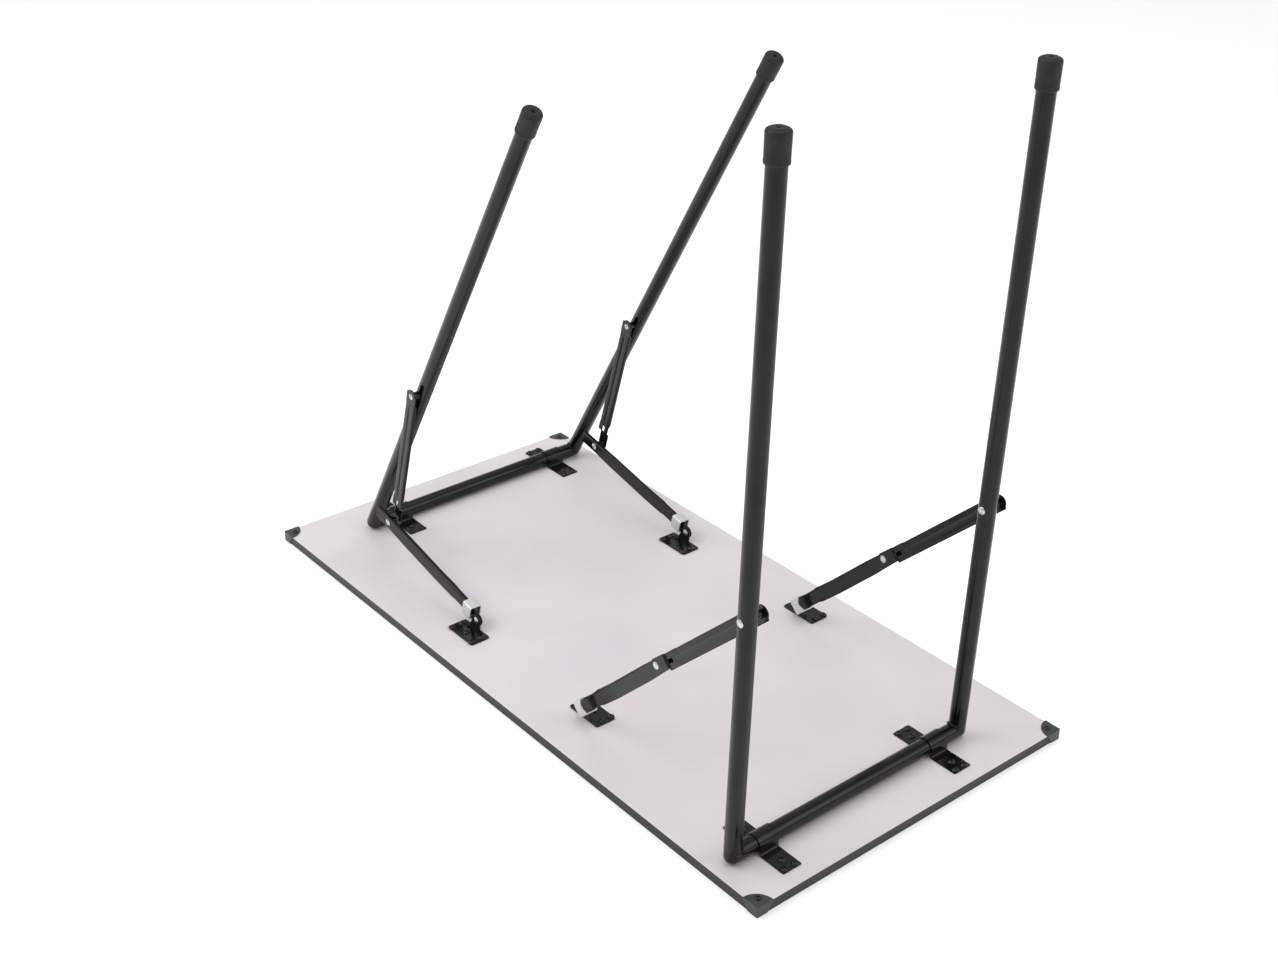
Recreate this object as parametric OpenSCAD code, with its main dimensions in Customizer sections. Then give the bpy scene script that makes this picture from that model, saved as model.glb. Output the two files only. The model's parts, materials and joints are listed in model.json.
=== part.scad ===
// Folding table with two U-shaped leg frames and four toggle braces.
// The table lies upside down: its working face is down at z = 0 and its feet point up.
// +X runs along the board towards the erect frame, -Y is the near long side.
// The frame at -X is the one at +X turned half a turn about Z, held part folded.

/* [Board] */
// Length of the board along X
board_l = 910; // [880:5:1000]
// Width of the board along Y
board_w = 450; // [445:1:520]
// Thickness of the board with both laminates
board_t = 11.5; // [9:0.5:14]
// Thickness of each laminate
laminate_t = 0.7; // [0.5:0.1:1]
// Thickness of the edge band
band_t = 1.5; // [1:0.1:2]
// Radius of the board's corners
board_r = 4; // [3:0.5:6]

/* [Corner protectors] */
// Reach of the quarter-round flap along each edge
flap_r = 21; // [19:1:26]
// Reach of the protector's walls where they meet the working face
guard_foot = 15; // [10:1:20]
// Wall of the protector
guard_t = 1; // [0.8:0.1:1.5]

/* [Leg frames] */
// Outer diameter of the tube
tube_d = 19; // [18:0.5:20]
// Wall of the tube
tube_wall = 1.2; // [1:0.1:1.6]
// Distance from the board's centre to each crossbar
crossbar_x = 391; // [385:1:400]
// Height of the crossbar's axis above the board
crossbar_h = 10; // [9.8:0.1:11]
// Distance from the crossbar's axis to the foot's end face
leg_len = 743; // [600:1:760]
// Half the distance between the two legs of a frame
leg_half = 164; // [160:1:168]
// Sideways shift of each frame that lets the two frames nest
frame_shift = 36; // [34:1:38]
// Leg's angle to the board on the erect frame
erect_angle = 91.5; // [90:0.1:92]
// Leg's angle to the board on the part folded frame
stored_angle = 59.5; // [50:0.5:70]

/* [Foot caps] */
// Outer diameter of the foot cap
cap_d = 22.6; // [22:0.1:24]
// Length of the foot cap
cap_len = 30; // [26:1:34]
// Thickness of the cap's end
cap_end = 5; // [4:0.5:6]

/* [Saddles] */
// Length of the saddle strap along X
saddle_l = 90; // [88:1:96]
// Width of the saddle strap along Y
saddle_w = 25; // [24:1:28]
// Half the distance between the two saddles of a frame
saddle_half = 124.6; // [120:0.1:128]

/* [Braces] */
// Distance from the board's centre to each bracket pivot
bracket_x = 109; // [108:0.5:112]
// Height of the bracket pivot above the board
bracket_h = 13.5; // [13.5:0.5:18]
// Distance from the crossbar's axis to the pivot on the leg
leg_pivot = 280; // [280:1:290]
// Length of the bracket plate along X
plate_l = 50; // [48:1:54]
// Width of the bracket plate along Y
plate_w = 26; // [24:1:28]
// Rise of the knee past the straight line on the erect frame
knee_lift = 2.8; // [2:0.1:3]
// Depth of the upper link's channel
upper_depth = 4; // [3:0.5:8]
// Depth of the lower link's channel
lower_depth = 5; // [4:0.5:9]
// Width of the upper link
upper_w = 18; // [17:0.5:18.5]
// Width of the lower link
lower_w = 16; // [15:0.5:16]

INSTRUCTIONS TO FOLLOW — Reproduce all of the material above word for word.

TASK OUTPUT —
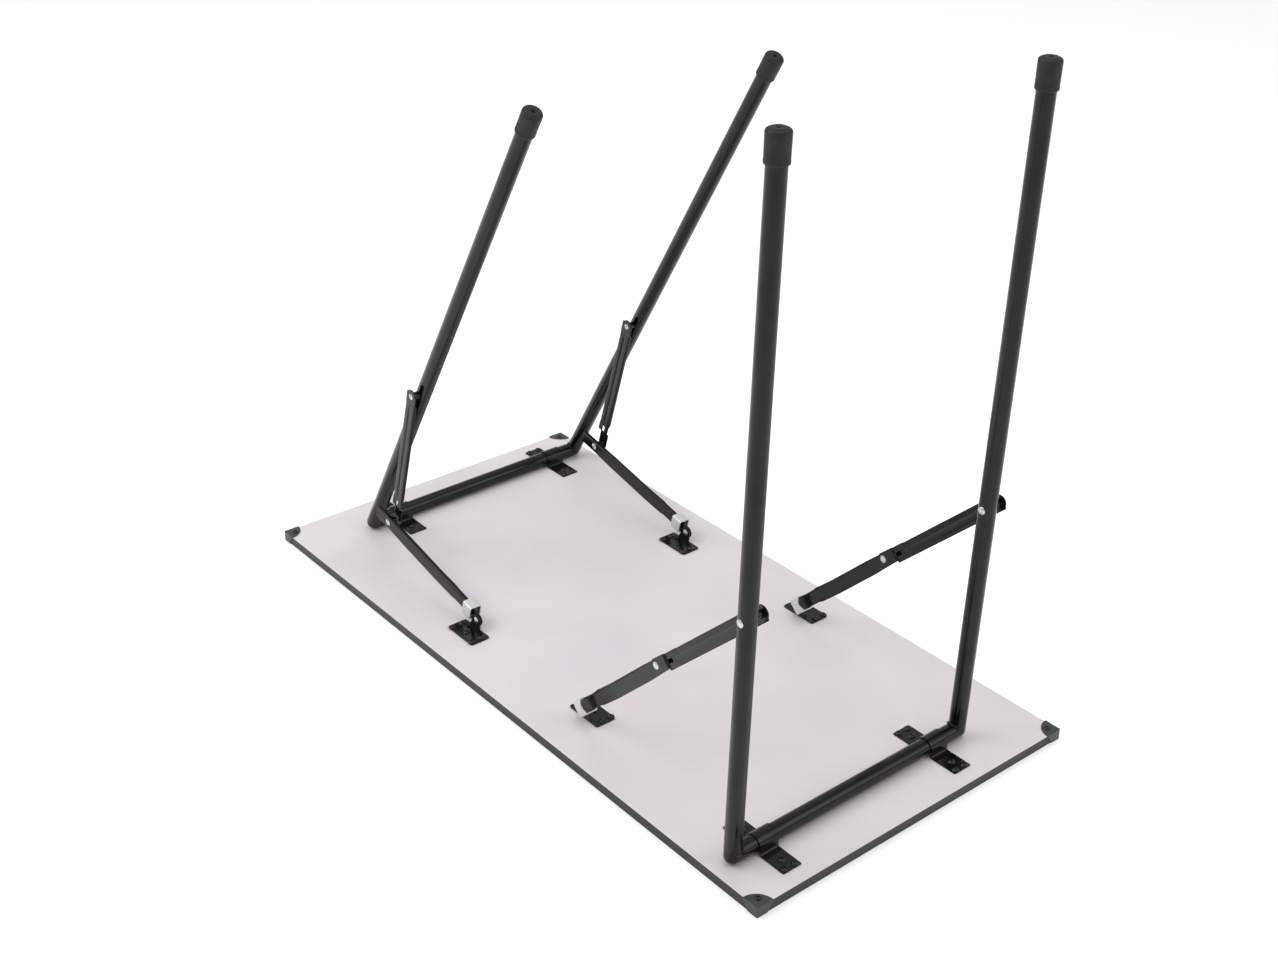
Recreate this object as parametric OpenSCAD code, with its main dimensions in Customizer sections. Then give the bpy scene script that makes this picture from that model, saved as model.glb. Output the two files only. The model's parts, materials and joints are listed in model.json.
=== part.scad ===
// Folding table with two U-shaped leg frames and four toggle braces.
// The table lies upside down: its working face is down at z = 0 and its feet point up.
// +X runs along the board towards the erect frame, -Y is the near long side.
// The frame at -X is the one at +X turned half a turn about Z, held part folded.

/* [Board] */
// Length of the board along X
board_l = 910; // [880:5:1000]
// Width of the board along Y
board_w = 450; // [445:1:520]
// Thickness of the board with both laminates
board_t = 11.5; // [9:0.5:14]
// Thickness of each laminate
laminate_t = 0.7; // [0.5:0.1:1]
// Thickness of the edge band
band_t = 1.5; // [1:0.1:2]
// Radius of the board's corners
board_r = 4; // [3:0.5:6]

/* [Corner protectors] */
// Reach of the quarter-round flap along each edge
flap_r = 21; // [19:1:26]
// Reach of the protector's walls where they meet the working face
guard_foot = 15; // [10:1:20]
// Wall of the protector
guard_t = 1; // [0.8:0.1:1.5]

/* [Leg frames] */
// Outer diameter of the tube
tube_d = 19; // [18:0.5:20]
// Wall of the tube
tube_wall = 1.2; // [1:0.1:1.6]
// Distance from the board's centre to each crossbar
crossbar_x = 391; // [385:1:400]
// Height of the crossbar's axis above the board
crossbar_h = 10; // [9.8:0.1:11]
// Distance from the crossbar's axis to the foot's end face
leg_len = 743; // [600:1:760]
// Half the distance between the two legs of a frame
leg_half = 164; // [160:1:168]
// Sideways shift of each frame that lets the two frames nest
frame_shift = 36; // [34:1:38]
// Leg's angle to the board on the erect frame
erect_angle = 91.5; // [90:0.1:92]
// Leg's angle to the board on the part folded frame
stored_angle = 59.5; // [50:0.5:70]

/* [Foot caps] */
// Outer diameter of the foot cap
cap_d = 22.6; // [22:0.1:24]
// Length of the foot cap
cap_len = 30; // [26:1:34]
// Thickness of the cap's end
cap_end = 5; // [4:0.5:6]

/* [Saddles] */
// Length of the saddle strap along X
saddle_l = 90; // [88:1:96]
// Width of the saddle strap along Y
saddle_w = 25; // [24:1:28]
// Half the distance between the two saddles of a frame
saddle_half = 124.6; // [120:0.1:128]

/* [Braces] */
// Distance from the board's centre to each bracket pivot
bracket_x = 109; // [108:0.5:112]
// Height of the bracket pivot above the board
bracket_h = 13.5; // [13.5:0.5:18]
// Distance from the crossbar's axis to the pivot on the leg
leg_pivot = 280; // [280:1:290]
// Length of the bracket plate along X
plate_l = 50; // [48:1:54]
// Width of the bracket plate along Y
plate_w = 26; // [24:1:28]
// Rise of the knee past the straight line on the erect frame
knee_lift = 2.8; // [2:0.1:3]
// Depth of the upper link's channel
upper_depth = 4; // [3:0.5:8]
// Depth of the lower link's channel
lower_depth = 5; // [4:0.5:9]
// Width of the upper link
upper_w = 18; // [17:0.5:18.5]
// Width of the lower link
lower_w = 16; // [15:0.5:16]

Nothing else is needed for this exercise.